Problem details:
From the records below, copy out exactly the lines from the one containing "write every node" to the one containing "before = set(bpy.data.objects)", both included. Add nothing else.

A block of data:
______

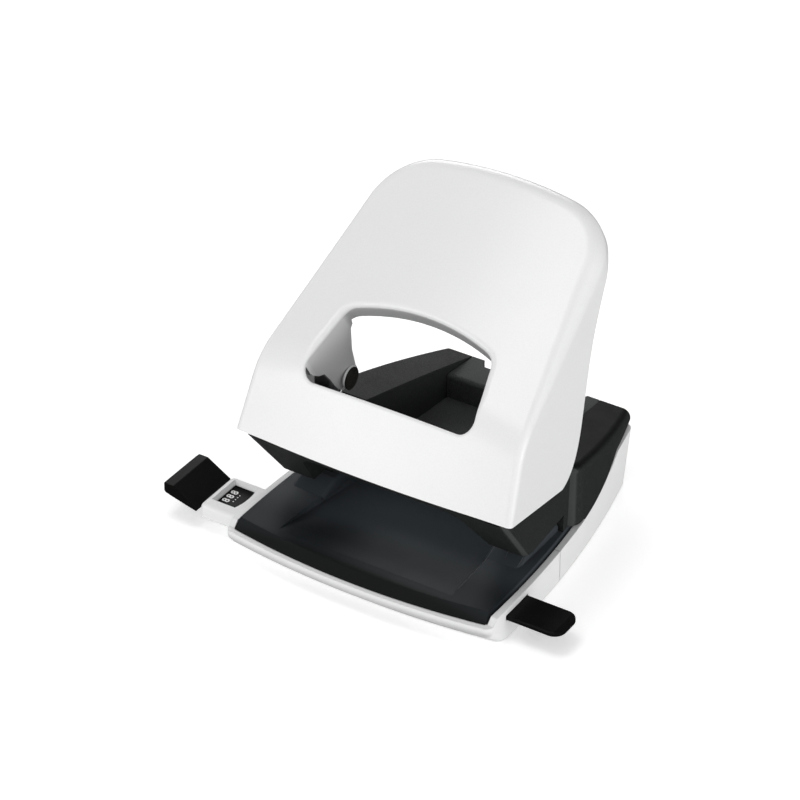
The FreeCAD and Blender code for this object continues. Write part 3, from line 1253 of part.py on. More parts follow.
def mat_space(play):
    """Place of the anti-slip mat in the tray's underside."""
    half = TRAY_MAT_HALF + play
    return box(-half, half, TRAY_MAT_FRONT_Y - play, TRAY_MAT_REAR_Y + play, 0, FOOT_H + PAD_RECESS)


def tray_mat():
    """Anti-slip mat let into the tray's underside, with clipped corners."""
    mat = mat_space(0.0)
    edges = [edge for edge in mat.Edges if upright(edge)]
    return mat.makeChamfer(TRAY_MAT_CORNER, edges)


# ---------------------------------------------------------------- write every node
def main():
    os.makedirs("parts", exist_ok=True)
    save("handle_shell", handle_shell())
    save("handle_hinge_rod", handle_hinge_rod())
    save("chassis_frame", chassis_frame())
    save("rear_well", rear_well())
    save("base_plate", base_plate())
    save("front_base", front_base())
    save("chip_tray", chip_tray())
    save("guide_bar", guide_bar())
    save("bar_click_spring", bar_click_spring())
    pairs = {
        "cross_pin": cross_pin(),
        "punch": punch_pin(),
        "punch_guide": punch_guide(),
        "spring_washer": spring_washer(),
        "punch_spring": punch_spring(),
        "tray_hinge_pin": tray_hinge_pin(),
    }
    for name, right in pairs.items():
        save(name + "_right", right)
        save(name + "_left", mirrored(right))
    save("base_screws", *base_screws())
    save("plate_screws", *plate_screws())
    save("front_feet", *front_feet())
    save("tray_mat", tray_mat())


main()
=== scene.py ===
import json
import math

import bpy
from mathutils import Matrix, Vector


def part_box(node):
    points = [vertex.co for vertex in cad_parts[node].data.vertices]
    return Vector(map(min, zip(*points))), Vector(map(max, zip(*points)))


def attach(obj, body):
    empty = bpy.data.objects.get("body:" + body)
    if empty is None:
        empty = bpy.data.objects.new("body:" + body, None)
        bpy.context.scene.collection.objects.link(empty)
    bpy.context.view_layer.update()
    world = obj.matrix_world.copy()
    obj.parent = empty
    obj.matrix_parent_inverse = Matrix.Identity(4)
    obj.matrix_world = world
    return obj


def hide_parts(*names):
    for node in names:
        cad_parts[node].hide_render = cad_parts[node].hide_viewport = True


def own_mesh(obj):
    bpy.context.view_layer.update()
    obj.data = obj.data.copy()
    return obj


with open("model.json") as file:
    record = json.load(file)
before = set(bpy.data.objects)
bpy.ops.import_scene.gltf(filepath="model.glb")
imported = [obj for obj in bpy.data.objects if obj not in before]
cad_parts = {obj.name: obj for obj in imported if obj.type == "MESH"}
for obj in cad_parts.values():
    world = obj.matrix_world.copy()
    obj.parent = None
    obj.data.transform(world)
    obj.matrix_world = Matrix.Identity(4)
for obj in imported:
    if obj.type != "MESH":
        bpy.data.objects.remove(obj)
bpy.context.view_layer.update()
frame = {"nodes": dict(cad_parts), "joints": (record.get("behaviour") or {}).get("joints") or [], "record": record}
MM = 0.001
print("nodes:", len(frame["nodes"]))

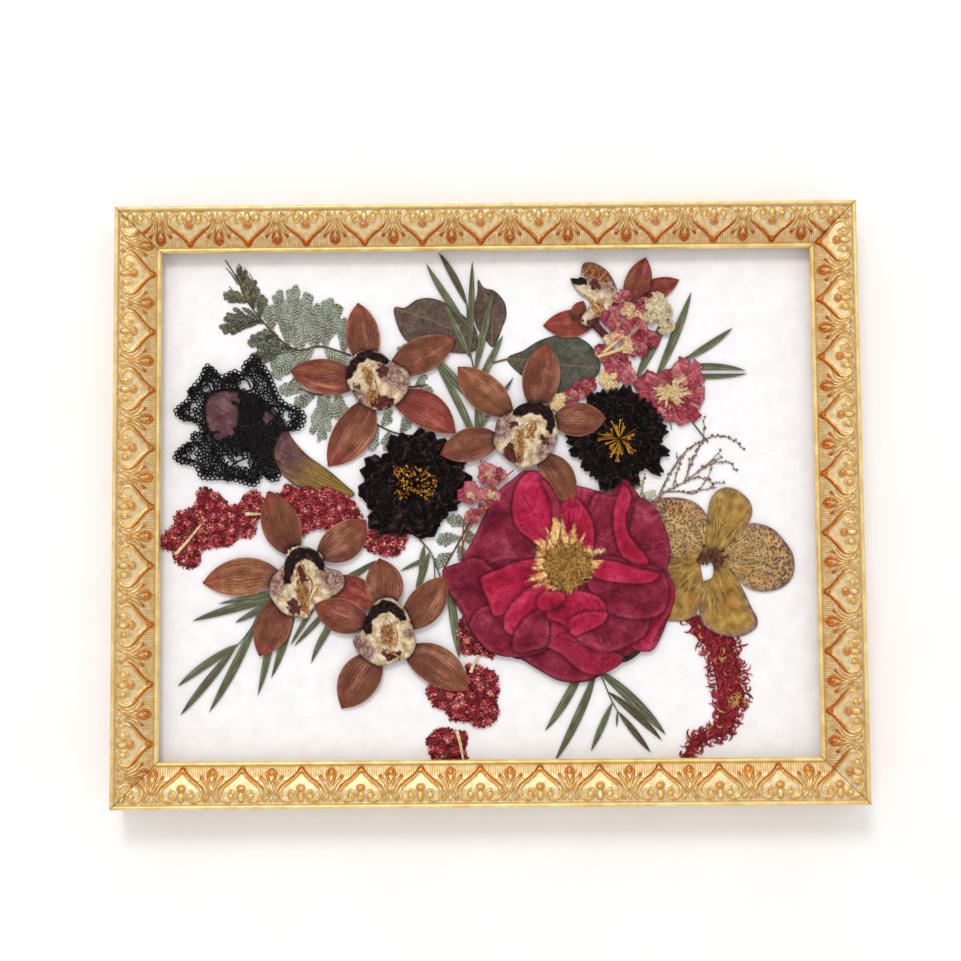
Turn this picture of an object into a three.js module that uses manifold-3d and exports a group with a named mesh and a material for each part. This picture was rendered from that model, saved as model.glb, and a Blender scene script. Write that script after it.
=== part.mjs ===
// A hanging pressed flower frame: a gilded, mitred picture moulding, picture glass, a white
// mount card with dried flowers, leaves, seed heads and a scrap of lace on it, and a back board.
// Millimetres. +X is to the viewer's right, +Z is up and the front faces -Y.
// The origin is the notch of the sawtooth hanger, at the middle of the top rail's back.
import * as THREE from 'three';
import { mergeVertices } from 'three/addons/utils/BufferGeometryUtils.js';
import Module from 'manifold-3d';

const wasm = await Module();
wasm.setup();

// ---- driving dimensions ----
const GLASS_W = 355.6;            // 11 x 14 inch picture size, laid wide
const GLASS_H = 279.4;
const SIGHT_W = 343;              // opening that shows the flowers
const SIGHT_H = 267;
const RAIL_W = 23.5;              // face width of the moulding
const RAIL_DEPTH = 25;            // back of the moulding to its outer, highest edge
const RABBET_DEPTH = 15;          // back of the moulding to the ledge that the glass meets
const RABBET_W = 6.8;
const MITRE_GAP = 0.3;
const GAP = 0.3;                  // clearance between pieces that touch
const GLASS_T = 2;
const CARD_T = 1.5;
const BOARD_T = 3;
const RAIL_BACK_Y = -2;           // the moulding's back plane, in front of the hanger's notch
const NOTCH_ABOVE_CENTRE = 145.5; // hanger notch above the middle of the picture
const LAYER_PITCH = 0.6;          // depth from one layer of specimens to the next
const PRESSED_T = 0.3;            // thickness of a pressed petal or leaf
const SPECIMEN_GAP = 4.2;         // room between the glass and the card

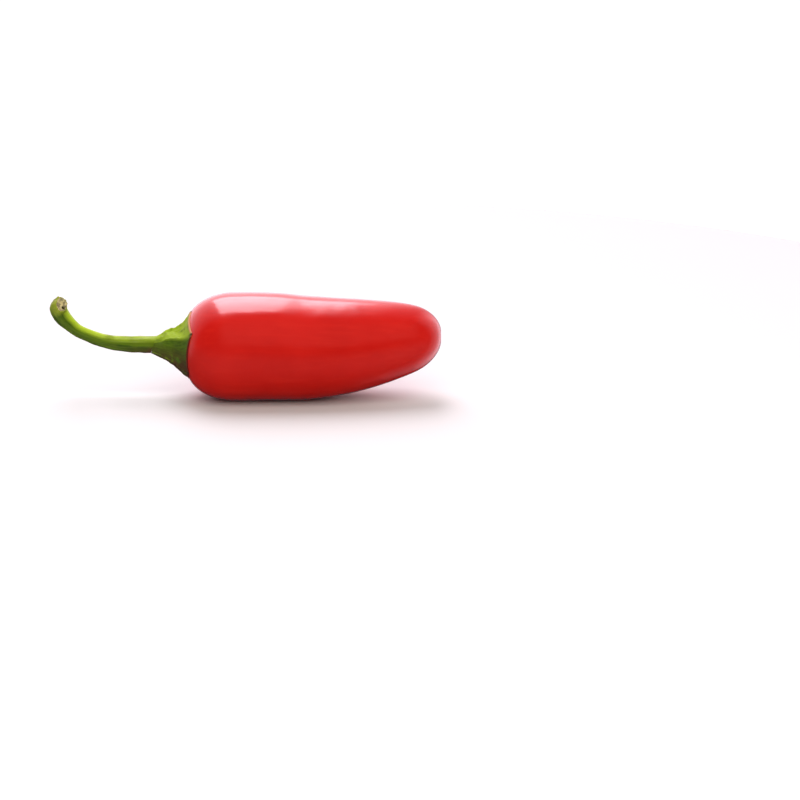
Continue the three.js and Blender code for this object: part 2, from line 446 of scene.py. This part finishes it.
# %% [markdown]
# ## Pod: growing it out of round
#
# A turned pod looks machined, and a real one isn't quite round. This one gets three very
# shallow lobes, a slight waist halfway along its top and a low brow nearer the tip. Soft
# hollows about a centimetre across, finer ripples, and a small scar at the tip where the
# flower sat come on top. Every point is moved by the sum of these. The underside is then
# flattened where it meets the table.

# %% Sizes of the relief
TOP_LINE = -0.3                 # where waist and brow lie, in radians from the top to -Y
TOP_LINE_WIDTH = 0.5
WAIST_DEPTH = 0.34 * MM
WAIST_PLACE = 38 * MM
WAIST_LENGTH = 13 * MM
BROW_HEIGHT = 0.26 * MM
BROW_PLACE = 61 * MM
BROW_LENGTH = 7 * MM
HOLLOW_DEPTH = 0.12 * MM
HOLLOW_LENGTH = 15 * MM
HOLLOWS_AROUND = 1.3
RIPPLE_DEPTH = 0.035 * MM
RIPPLE_FINENESS = 3.4
DIMPLE_DEPTH = 0.22 * MM        # the flower scar: a dimple with a nub in its middle
DIMPLE_RADIUS = 1.1 * MM
NUB_HEIGHT = 0.16 * MM
NUB_RADIUS = 0.4 * MM
CALM_RADIUS = 3 * MM            # the relief fades out this close to the middle line


# %% How far each part of the skin stands in or out of the turned shape
def skin_relief(along, turn):
    share = clamp01(along / POD_LENGTH)
    belly = math.sin(math.pi * share)
    lobes = LOBE_DEPTH * math.cos(3 * turn) * belly ** 2
    on_top = near(turn, TOP_LINE, TOP_LINE_WIDTH)
    waist = -WAIST_DEPTH * near(along, WAIST_PLACE, WAIST_LENGTH) * on_top
    brow = BROW_HEIGHT * near(along, BROW_PLACE, BROW_LENGTH) * on_top
    round_the_skin = Vector((along / HOLLOW_LENGTH, HOLLOWS_AROUND * math.cos(turn),
                             HOLLOWS_AROUND * math.sin(turn)))
    hollows = HOLLOW_DEPTH * noise.noise(round_the_skin + Vector((3.1, 0.4, 7.7))) * belly
    ripples = RIPPLE_DEPTH * noise.noise(round_the_skin * RIPPLE_FINENESS) * belly
    return lobes + waist + brow + hollows + ripples


def tip_scar(radius):
    dimple = -DIMPLE_DEPTH * near(radius, 0, DIMPLE_RADIUS)
    nub = NUB_HEIGHT * near(radius, 0, NUB_RADIUS)
    return dimple + nub


# %% Move every point of the pod
def shape_pod(bm):
    for vert in bm.verts:
        along, side, up = vert.co
        radius = math.hypot(side, up)
        turn = math.atan2(-side, up)
        share = clamp01(along / POD_LENGTH)
        relief = (skin_relief(along, turn) - SKIN_INSET) * ease(0, CALM_RADIUS, radius)
        scale = 1 + relief / max(radius, 1 * MM)
        if along > POD_LENGTH / 2:
            along += tip_scar(radius)
        vert.co = (
            SHOULDER_X + along,
            side * scale + POD_BOW * math.sin(math.pi * share) ** 2 + MIDDLE_Y,
            max(0.0, up * scale + spine_height(along)),
        )


shape_pod(pod_bm)
bmesh.ops.recalc_face_normals(pod_bm, faces=pod_bm.faces)
print("pod volume", round(pod_bm.calc_volume() / MM ** 3 / 1000, 1), "ml")

# %% [markdown]
# ## Pod: the skin
#
# The colour sits in the flesh, under a clear wax. So the base is a deep red that varies
# a little, some light goes through the surface, and a thin coat on top gives the sharp
# part of the shine. Two sizes of bump keep the shine from looking like glass: faint
# waves, and a very fine grain that can only just be seen in the highlight.


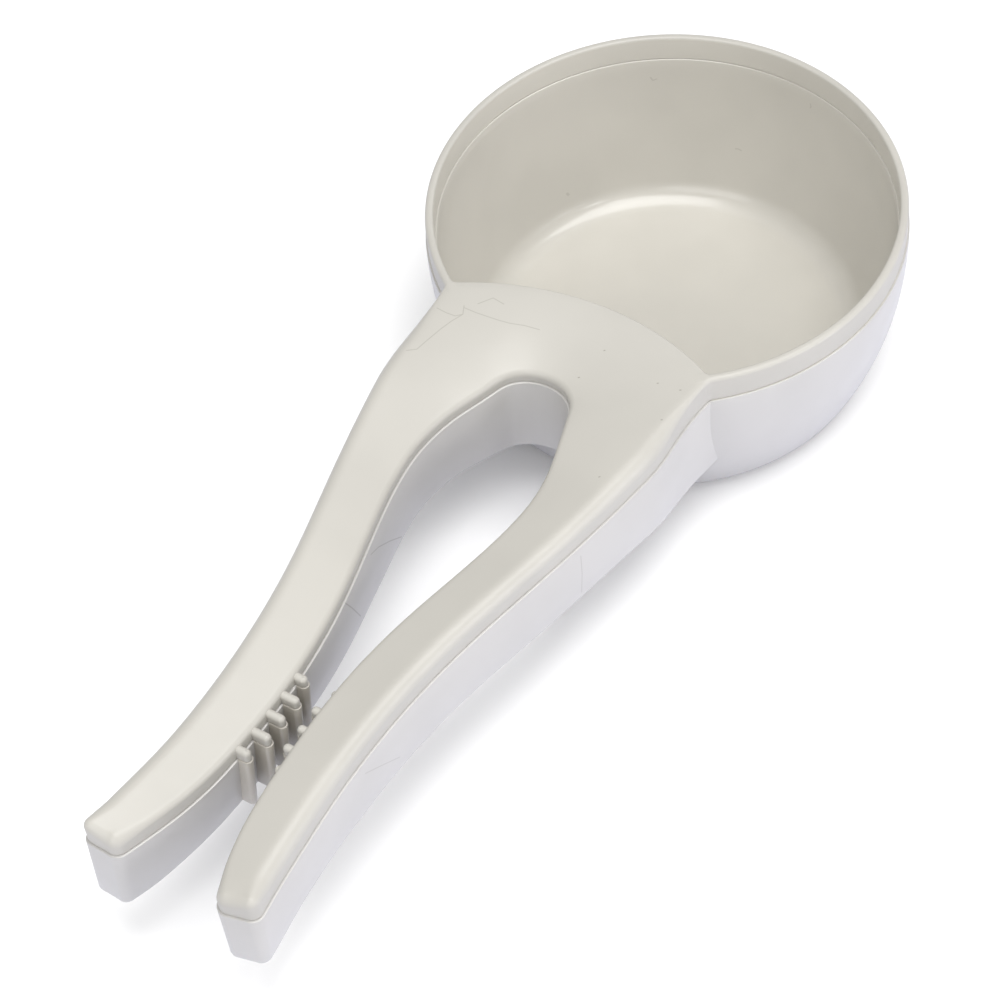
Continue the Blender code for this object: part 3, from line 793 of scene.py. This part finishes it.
square = np.stack([-square[:, 1], square[:, 0]], 1) / np.linalg.norm(square, axis=1)[:, None]
centres = side_line + square * CREASE
near_cup = -side_line[:, 1] < 1.1 * RIM
spot = int(np.flatnonzero(near_cup & (np.linalg.norm(centres, axis=1) >= RIM + CREASE))[0])
gaps = np.linalg.norm(centres[spot - 1:spot + 1], axis=1) - RIM - CREASE
part = gaps[0] / (gaps[0] - gaps[1])
centre = centres[spot - 1] * (1 - part) + centres[spot] * part
foot = side_line[spot - 1] * (1 - part) + side_line[spot] * part
turn_from = math.atan2(-centre[1], -centre[0])
turn_to = math.atan2(foot[1] - centre[1], foot[0] - centre[0]) % (2 * math.pi)
turn = np.linspace(turn_from, turn_to, CORNER_CUTS + 1)
crease = centre + CREASE * np.stack([np.cos(turn), np.sin(turn)], 1)
half_crease = CORNER_CUTS // 2
over_lip = crease[half_crease] - mouth_edge[half_corner]
lip_share = graded(np.linalg.norm(over_lip), LIP_IN, LIP_OUT, cuts=5, between=4)
join = mouth_edge[half_corner] + over_lip * lip_share[:, None]
foot_back = -foot[1] / RIM
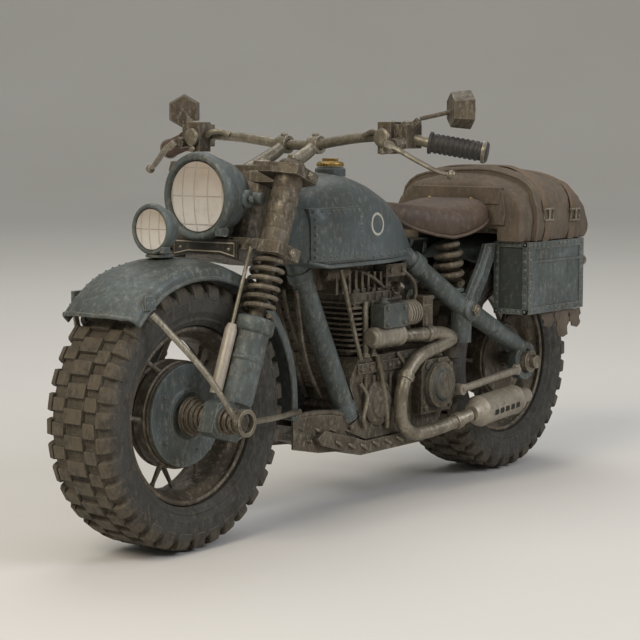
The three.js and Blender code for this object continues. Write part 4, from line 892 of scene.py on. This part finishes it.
knurl.append(block(Vector((cap_mid.x - 3.6, cap_mid.y - 0.8, cap_low.z + 1.8)),
                   Vector((cap_mid.x + 3.6, cap_mid.y + 0.8, cap_high.z - 0.2))))
piece("filler_cap", brass, knurl, node="fuel_cap", replaces=True, edge=0.15)

# Frame tubes: drawn steel tube under enamel, brazed into collars. The downtubes carry the engine and the
# rear stays meet at a gusset under the saddle, where a pressed blade goes up to the rack.
between_wheels = (front_hub.y + rear_hub.y) / 2


def place(x, y, z):
    return Vector((x, between_wheels + y, z))


for side, s in (("left", 1), ("right", -1)):
    top, foot = place(s * 8.06, -40, 99.8), place(s * 12, -13, 37.6)
    along = foot - top
    collar = lambda at, r: lathe(top + along * at, along,
                                 [(-2.2, 4.3), (-1.8, r), (1.8, r), (2.2, 4.3)], 32, closed=True)
    piece("downtube_shell_" + side, enamel, [sweep([top - along * 0.08, top.lerp(foot, 0.5), foot], 4.4,
                                                   32), collar(0.045, 5.1), collar(0.93, 5.0)],
          node="downtube_" + side, replaces=True, edge=0.15)
    knee, eye = place(s * 20.6, 59.4, 76.6), place(s * 20.6, rear_hub.y - between_wheels, rear_hub.z)
    solids = [sweep([place(s * 8.6, 26, 103.5), place(s * 20.4, 59.4, 76.4)], 4.1, 28),
              lathe(place(s * 11.4, 34, 97.0), Vector((s * 9.0, 25.4, -20.6)),
                    [(-3, 4.1), (-2.4, 5.2), (2.4, 5.2), (3, 4.1)], 28, closed=True),
              sweep([knee, knee.lerp(place(s * 20.6, 103, 56.4), 0.5), place(s * 20.6, 103, 56.4)],
                    lambda t: 4.5 - 0.9 * t, 28),
              sweep([place(s * 18.6, 59, 76), place(s * 18.6, 58.4, 62.6)], 4.5, 24),
              lathe(knee, X, [(-4.6, 0), (-4.4, 3.2), (-3.2, 4.9), (3.2, 4.9), (4.4, 3.2), (4.6, 0)],
                    28),
              lathe(eye, X, [(-2.4, 5.4), (-2.4, 8.2), (-1.9, 8.6), (1.9, 8.6), (2.4, 8.2), (2.4, 5.4)],
                    48, closed=True),
              sweep([place(s * 20.6, 100, 57.8), place(s * 20.6, 102.4, 55)], 3.6, 20),
              lathe(place(s * 13, 57, 84), Z,
                    [(0, 0), (0, 6.4), (0.5, 6.8), (1.6, 6.8), (2.0, 6.2), (2.0, 0)], 36),
              block(place(s * 16.4 - 3.5, 54, 79.6), place(s * 16.4 + 3.5, 60, 83.6))]
    blade = [(58, 79), (64, 74), (70, 80), (76.4, 88), (81.4, 97), (83.2, 104), (75, 104), (71, 96)]
    blade_x = s * 20.6 - (2.4 if s > 0 else -0.4)
    solids.append(slab(blade, place(blade_x, 0, 0), Y, Z, 2.0))
    blade_face = s * 20.6 - s * 0.4
    solids += domes([(place(blade_face, y, z), X * s)
                     for y, z in ((64.5, 78.5), (70.4, 85.4), (75.2, 92.6), (78.6, 100.6))], 0.9)
    solids.append(sweep([place(blade_face, 61.5, 78.4), place(blade_face, 72.6, 92),
                         place(blade_face, 78, 102.4)], 0.9, 8))
    piece("rear_stay_shell_" + side, enamel, solids, node="rear_stay_" + side, replaces=True, edge=0.18)
    piece("stay_bolts_" + side, bare_steel, [nut(knee + X * s * 4.7, X * s, 2.6, 1.6),
                                             nut(place(s * 24.4, 61.2, 75.8), X * s, 1.6, 1.0)],
                                             node="rear_stay_" + side)

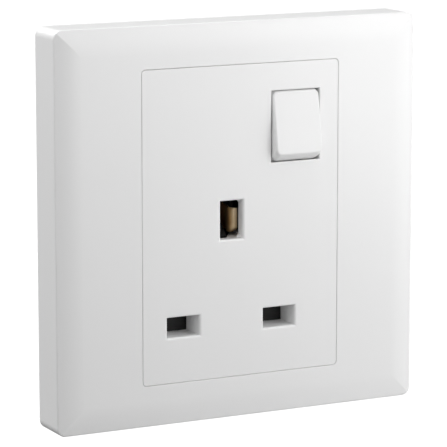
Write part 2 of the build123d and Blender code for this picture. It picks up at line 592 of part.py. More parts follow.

______

Written answer:
# ---------------------------------------------------------------- write every node
def main():
    os.makedirs("parts", exist_ok=True)
    save("handle_shell", handle_shell())
    save("handle_hinge_rod", handle_hinge_rod())
    save("chassis_frame", chassis_frame())
    save("rear_well", rear_well())
    save("base_plate", base_plate())
    save("front_base", front_base())
    save("chip_tray", chip_tray())
    save("guide_bar", guide_bar())
    save("bar_click_spring", bar_click_spring())
    pairs = {
        "cross_pin": cross_pin(),
        "punch": punch_pin(),
        "punch_guide": punch_guide(),
        "spring_washer": spring_washer(),
        "punch_spring": punch_spring(),
        "tray_hinge_pin": tray_hinge_pin(),
    }
    for name, right in pairs.items():
        save(name + "_right", right)
        save(name + "_left", mirrored(right))
    save("base_screws", *base_screws())
    save("plate_screws", *plate_screws())
    save("front_feet", *front_feet())
    save("tray_mat", tray_mat())


main()
=== scene.py ===
import json
import math

import bpy
from mathutils import Matrix, Vector


def part_box(node):
    points = [vertex.co for vertex in cad_parts[node].data.vertices]
    return Vector(map(min, zip(*points))), Vector(map(max, zip(*points)))


def attach(obj, body):
    empty = bpy.data.objects.get("body:" + body)
    if empty is None:
        empty = bpy.data.objects.new("body:" + body, None)
        bpy.context.scene.collection.objects.link(empty)
    bpy.context.view_layer.update()
    world = obj.matrix_world.copy()
    obj.parent = empty
    obj.matrix_parent_inverse = Matrix.Identity(4)
    obj.matrix_world = world
    return obj


def hide_parts(*names):
    for node in names:
        cad_parts[node].hide_render = cad_parts[node].hide_viewport = True


def own_mesh(obj):
    bpy.context.view_layer.update()
    obj.data = obj.data.copy()
    return obj


with open("model.json") as file:
    record = json.load(file)
before = set(bpy.data.objects)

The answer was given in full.